The 8th Circuit decision, according to election law expert
Hasen, is at odds with rulings by the 1st Circuit (in National Organization for Marriage v. McKee), the 9th Circuit (in Human
Life of Washington v. Brumsickle) and the 11th Circuit (in
National Organization for Marriage v. Secretary), all of which
have recently upheld burdensome reporting obligations for
political associations.
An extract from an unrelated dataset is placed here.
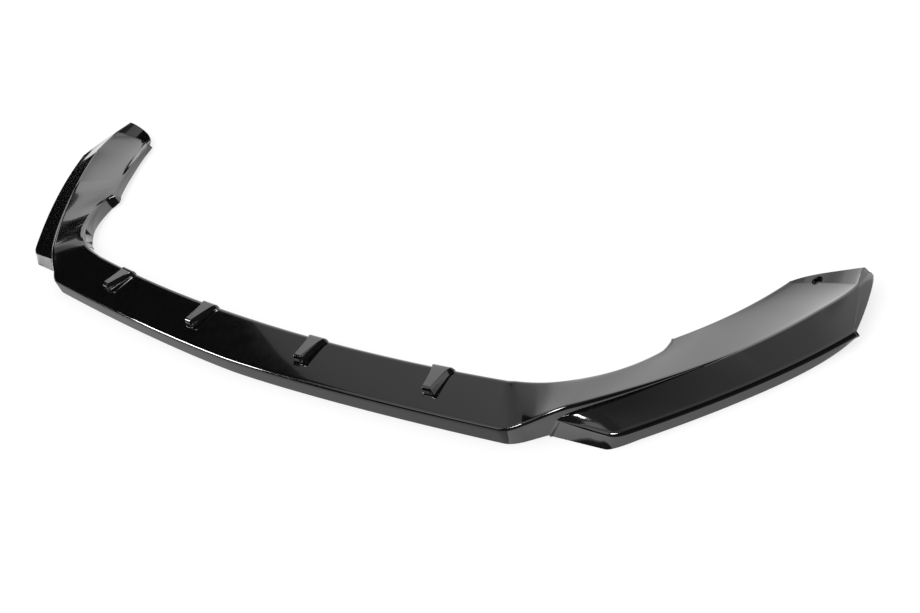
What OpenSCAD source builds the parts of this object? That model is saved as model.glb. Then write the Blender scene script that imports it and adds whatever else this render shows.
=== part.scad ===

Many of the challenges, including the
Minnesota case at the 8th Circuit, have been brought by James
Bopp of The Bopp Law Firm, who told me that forcing groups to
comply with onerous PAC regulations means "you can't do what the
Supreme Court said you can do under Citizens United." (Bopp, who
has brought several unsuccessful attacks on the ban on direct
corporate contributions, said he hasn't decided whether to
appeal that aspect of the Minnesota decision, but said if the
state asks the Supreme Court to review the opinion he will
appeal that piece.)
Lowell, the Pillsbury election-law partner, said that the
circuit split makes it likely that the Supreme Court will
eventually take up the issue of reporting requirements for
political groups, in a sequel to Citizens United. Lowell also
said, though, that he doesn't believe additional PAC regulations
have served to squelch corporate political spending. "If you try
to put a lid on the political teapot," he said, "the steam is
just going to come out from somewhere else."